Diagnostic equipment provider Hologic Inc. (NSDQ:HOLX) reported adjusted net earnings of $78.2 million, of 30 cents per share, on $420.7 million in revenues, generally in line with Wall Street expectations but falling short of year-ago profit comparisons.
Including amortization costs and charges related to accounting changes at the Bedford, Mass.-based company, net income during the three months ended June 26 was $27.4 million, down from a $30.8 million profit in the year-ago quarter.
Revenues climbed 4.4 percent during Hologic’s fiscal third quarter. The gains were supported by 8.3 percent growth in breast health revenues, primarily due to added numbers of installed Selenia digital mammography systems, coupled with an 8.7 percent jump in GYN surgical revenues. Sales within the diagnostics and skeletal health segments both fell slightly during the quarter.
The company also said Tuesday that its Selenia Dimensions 3-D digital breast tomosynthesis system has been scheduled for a Sept. 24 review by the FDA’s Radiological Devices Panel.

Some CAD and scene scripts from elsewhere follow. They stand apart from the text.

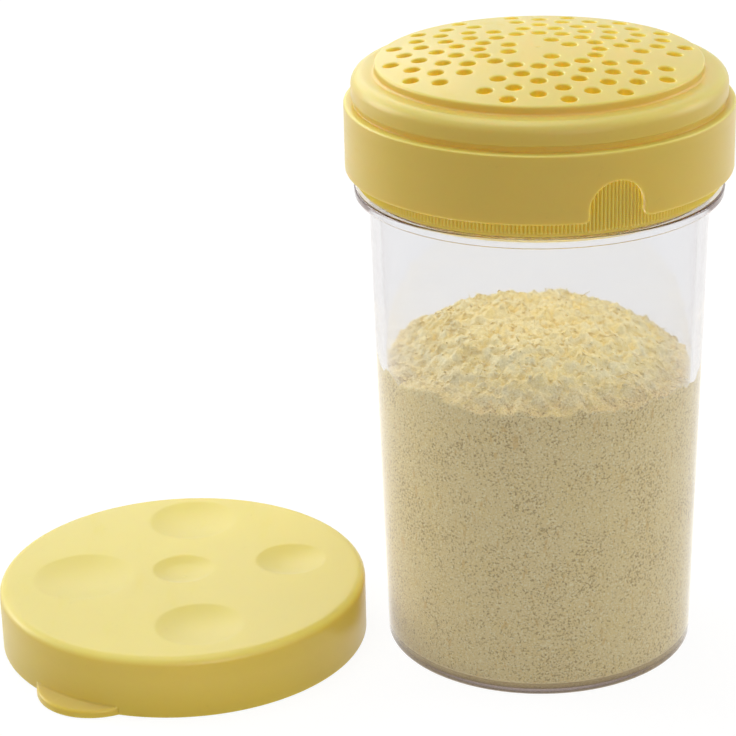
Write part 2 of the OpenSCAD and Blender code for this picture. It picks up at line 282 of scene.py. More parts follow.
# Soft lamps that light everything: name, place, size and power
LAMPS = [
    ("lamp_top", (-0.15, 0.12, 1.3), (0.9, 0.8), 5.2),
    ("lamp_back", (-0.45, 1.0, 0.62), (0.9, 0.5), 2.8),
    ("lamp_left", (-1.2, 0.55, 0.42), (0.7, 0.7), 7.8),
    ("lamp_right", (1.2, 0.2, 0.42), (0.7, 0.7), 4.4),
    ("lamp_front", (0.5, -1.3, 0.36), (1.2, 0.5), 3.1),
]
LAMP_AIM = (-0.03, 0.0, 0.07)

# Weak lamps that light one piece each: name, place, size, power and the piece. They stand for light that
# comes in through the cap, shines low at the lid, glows in the sieve's holes or is thrown up by the floor
PIECE_LAMPS = [
    ("lamp_through_cap", (-0.15, 0.12, 0.97), (0.7, 0.7), 3.8, "grated_cheese_dressed"),
    ("lamp_low", (0.15, -0.75, 0.16), (0.4, 0.3), 1.1, "seal_lid_dressed"),
    ("lamp_under_sieve", (0, 0, 0.1), (0.05, 0.05), 0.04, "sieve_cap_dressed"),
    ("lamp_thrown_up", (0, 0, -0.3), (0.2, 0.2), 0.22, "grated_cheese_dressed"),
]
WARM_LAMP = (1.0, 0.98, 0.92)

# The world's strength on the pieces, and where the camera, gloss or glass looks past the floor
WORLD_LIGHT, WORLD_SEEN = 0.34, 1.0

# Finishes: factors that paint shade on the moulded plastic's colour on its sides and near its foot, the
# length over which its tones blend, the widths of the grooves in the plastic, which take painted shade and
# painted glow, and of the hollows in the cheese, which take painted shade, the tint of rays that the clear
# wall has caught, the count of mirrorings that tells a first one from a later one, and how much of the floor
# shows white
SIDE_SHADE_TINT = (0.91, 0.80, 0.54)
FOOT_SHADE_TINT = (0.93, 0.92, 0.55)
EDGE_BLEND = 0.0004
GROOVE_REACH, HOLLOW_REACH = 0.0019, 0.0025
CAUGHT_TINT = (0.58, 0.50, 0.47)
MIRRORED_ONCE = 1.5
FLOOR_WHITE = 0.8

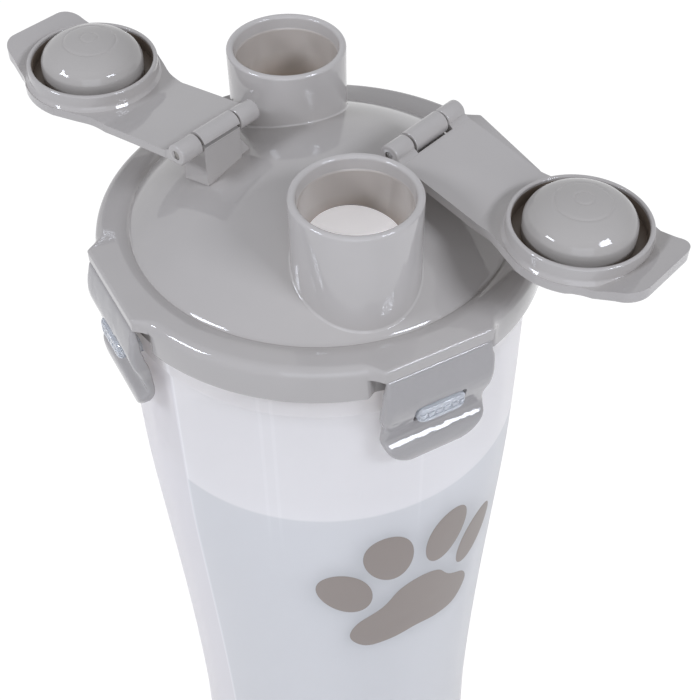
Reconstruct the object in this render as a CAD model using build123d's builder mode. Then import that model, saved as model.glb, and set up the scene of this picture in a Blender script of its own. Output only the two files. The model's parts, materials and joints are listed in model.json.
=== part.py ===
"""Travel water bottle for dogs: a waisted see-through cup with two chambers under a two-spout lid.

Millimetres. +Z runs up the bottle, z = 0 is the face it stands on and the cup's axis is x = y = 0.
The lid repeats after half a turn about Z. Each flip cap is drawn swung open, so it lies across the
lid's rim from the spout that it closes. The four lock tabs are drawn snapped over the cup's catches.
"""
import os
from math import asin, atan2, cos, degrees, hypot, radians, sin, sqrt, tan

from build123d import *

os.makedirs("parts", exist_ok=True)

# ---- cup ----
cup_h = 220.6               # foot to rim
cup_wall = 2.2
floor_t = 2.5
floor_corner = 3.0
foot_recess = 1.5
foot_ring_w = 8.6
foot_inset = 3.5            # foot ring to the cup's side
foot_blend_h = 5.5
waist_profile = [(4.3, 5.5), (4.7, 24.0), (4.85, 40.0), (4.35, 70.0), (3.3, 100.0), (1.9, 130.0),
                 (0.75, 155.0), (0.45, 175.0)]      # (inset from the band under the lid, height)
neck_inset = 0.5
band_h = 11.7               # plain band under the skirt of the lid
neck_wall = 2.5
neck_taper_h = 3.9
rim_bevel = 0.5
rib_gap = 3.4               # channel that holds the divider's seal
rib_t = 1.4
rib_depth = 3.8
rib_drop = 8.6              # rim down to the ribs' ends

# ---- catches on the cup ----
catch_half_w = 6.4
catch_drop = 8.9            # rim down to the catch's top
catch_h = 4.1
catch_past_fold = 2.3
catch_bevel = 0.7
catch_ramp_h, catch_ramp_run = 1.6, 1.3     # lead-in over which the tab snaps
catch_root = 1.5            # how far the catch runs into the cup's wall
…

Hologix applied for pre-market approval for the device by the U.S. Food and Drug Administration two years ago, seeking approval for both screening and diagnostic use.
During a conference call with analysts Tuesday night, Hologic CEO Robert Cascella described the upcoming review as “a very, very encouraging sign” and stuck with the company’s previous forecast for a 2011 launch but also cautioned against believing approval is a foregone conclusion.
He also said the company — based on its experience bringing the 3-D system to market in Europe — would expect still-unspecified ramp-up expenses connected with an U.S. launch, including costs educating radiologists on how to read tomosynthesis results. “There’s much more sales training that will go into it,” he explained. “But the true incremental cost will be physician training.”
Hologic increased its fiscal 2010 revenue guidance by $5 million to a new range between $1.665 billion to $1.670 billion, reflecting the current level of capital equipment stabilization during the first nine months of fiscal 2010.